In some movies, the destruction of a spooky painting is the only way to defeat the entity tied to it. The best example of this is Oscar Wilde's The Picture of Dorian Gray, adapted into four American films. Gray's charmed life ends after he stabs the portrait that's been ageing in his stead. In Twilight Zone episode The Hunters, primitive cave drawings that come alive and hunt tourists are only defeated for good when the cave is scrubbed.

ART THAT YOUR MIND INTERPRETS AS SPOOKY

Sometimes, the artwork in movies is still frightening, but not malevolent at all. It's simply a way to manifest the protagonist's altered mental states. Nina's (Natalie Portman) fading grip on reality in Black Swan (2010) is reflected in the sketches her mother draws of her. Early on, the eyes of her portrait track her movements, mirroring her internal suspicion. In a later scene, Nina's screams of fright cause the sketches to scream back in unison.

The melting oil paintings in Twilight Zone episode Midnight Sun (1961) aren't a sign that the Earth is about to be swallowed by the sun, as the protagonist suspects, but a figment of her feverish delirium.

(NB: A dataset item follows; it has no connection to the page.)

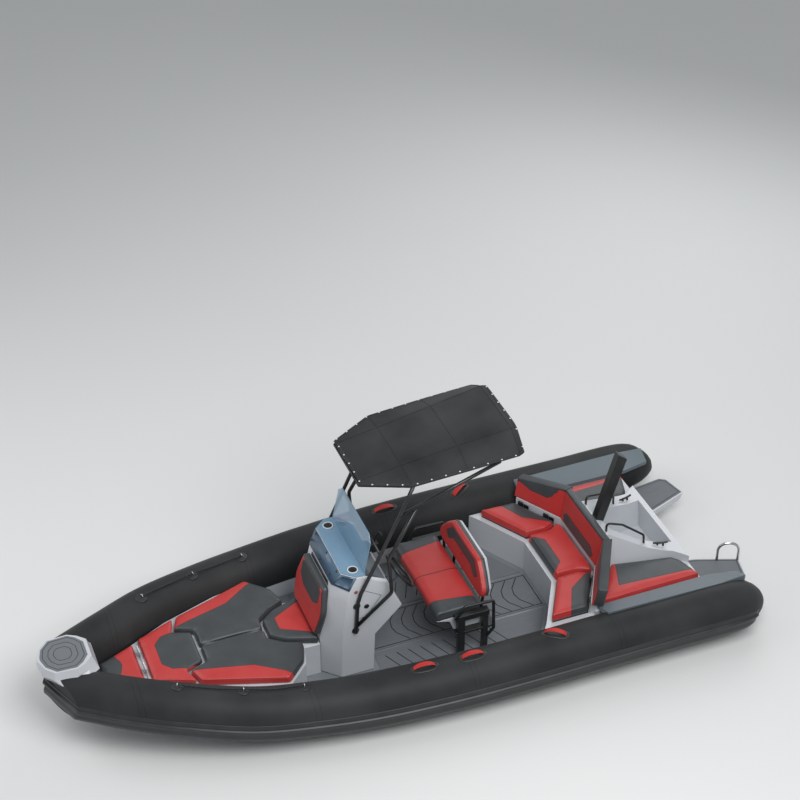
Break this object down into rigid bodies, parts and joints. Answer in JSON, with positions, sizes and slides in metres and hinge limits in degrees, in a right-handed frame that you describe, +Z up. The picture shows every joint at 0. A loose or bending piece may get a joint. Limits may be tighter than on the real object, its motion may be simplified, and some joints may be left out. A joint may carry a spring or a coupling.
{
  "type": "inflatable rib boat",
  "caption": "Rigid inflatable boat afloat: deep-V hull, air tube collar, padded bow, centre console with windscreen and T-top, helm seat, horseshoe aft seat, engine well and swim platforms.",
  "frame": {"origin": "on the waterline, in the middle plane, at the foot of the transom", "axes": "+X forward to the bow, +Y to port, +Z up from the water"},
  "size_m": [6.651, 2.7556, 2.802],
  "materials": {
    "grp": "gloss",
    "collar_fabric": "matte",
    "black_rubber": "matte",
    "grey_moulding": "satin",
    "eva_foam": "matte",
    "steel": "polished",
    "black_metal": "satin",
    "rope": "matte",
    "red_vinyl": "satin",
    "dash_plastic": "matte",
    "wheel_plastic": "satin",
    "tinted_glass": "gloss",
    "canopy_fabric": "matte"
  },
  "bodies": {
    "boat": {"hull": "grp", "deck_liner": "grp", "bow_locker": "grp", "console": "grp", "aft_seat_base": "grp", "aft_deck": "grp", "swim_platforms": "grp", "nose_step": "grp", "helm_shell": "grp", "helm_seat_pan": "grp", "collar_port": "collar_fabric", "collar_starboard": "collar_fabric", "rub_strakes": "black_rubber", "grab_straps": "black_rubber", "quarter_fairings": "grey_moulding", "deck_mats": "eva_foam", "platform_mats": "eva_foam", "nose_mat": "eva_foam", "lid_hinges": "steel", "rope_rings": "steel", "top_frame": "black_metal", "canopy_frame": "black_metal", "helm_frame": "black_metal", "tow_mast": "black_metal", "well_rails": "black_metal", "boarding_hoop": "black_metal", "cleats": "black_metal", "bow_ropes": "rope", "bow_tip_cushion": "red_vinyl", "bow_cushions": "red_vinyl", "console_seat_cushion": "red_vinyl", "console_seat_back": "red_vinyl", "helm_cushion": "red_vinyl", "helm_backrest": "red_vinyl", "seat_cushion_centre": "red_vinyl", "aft_backrests": "red_vinyl", "sun_pads": "red_vinyl", "dashboard": "dash_plastic", "throttle": "dash_plastic", "windscreen": "tinted_glass", "canopy": "canopy_fabric"},
    "wheel": {"steering_wheel": "wheel_plastic"},
    "bow_lid": {"bow_locker_lid": "grp", "bow_lid_cushion": "red_vinyl"},
    "port_lid": {"seat_lid_port": "grp", "seat_cushion_port": "red_vinyl"},
    "starboard_lid": {"seat_lid_starboard": "grp", "seat_cushion_starboard": "red_vinyl"}
  },
  "joints": [
    {"name": "steering", "type": "hinge", "parent": "boat", "child": "wheel", "pos_m": [2.884, 0.22, 0.876], "axis": [-0.8192, 0, 0.5736], "range_deg": [-540, 540]},
    {"name": "bow_lid_hinge", "type": "hinge", "parent": "boat", "child": "bow_lid", "pos_m": [5.16, 0, 0.484], "axis": [0, 1, 0], "range_deg": [0, 88]},
    {"name": "port_lid_hinge", "type": "hinge", "parent": "boat", "child": "port_lid", "pos_m": [1.03, 0.58, 0.48], "axis": [-0.4999, -0.8661, 0], "range_deg": [0, 80]},
    {"name": "starboard_lid_hinge", "type": "hinge", "parent": "boat", "child": "starboard_lid", "pos_m": [1.03, -0.58, 0.48], "axis": [0.4999, -0.8661, 0], "range_deg": [0, 80]}
  ]
}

Famous artwork has served as inspiration for some of the best horror movies. The iconic Bates house in Psycho (1960) – a model of Edward Hopper's painting House by the Railroad. The Exorcist (1973) scene in which Fr. Merrin comes to the MacNeil home for the first time – inspired by René Magritte's painting The Empire of Lights. "All art is dangerous," says gallery owner Rhodora Haze (Rene Russo) in Velvet Buzzsaw. Maybe she was right.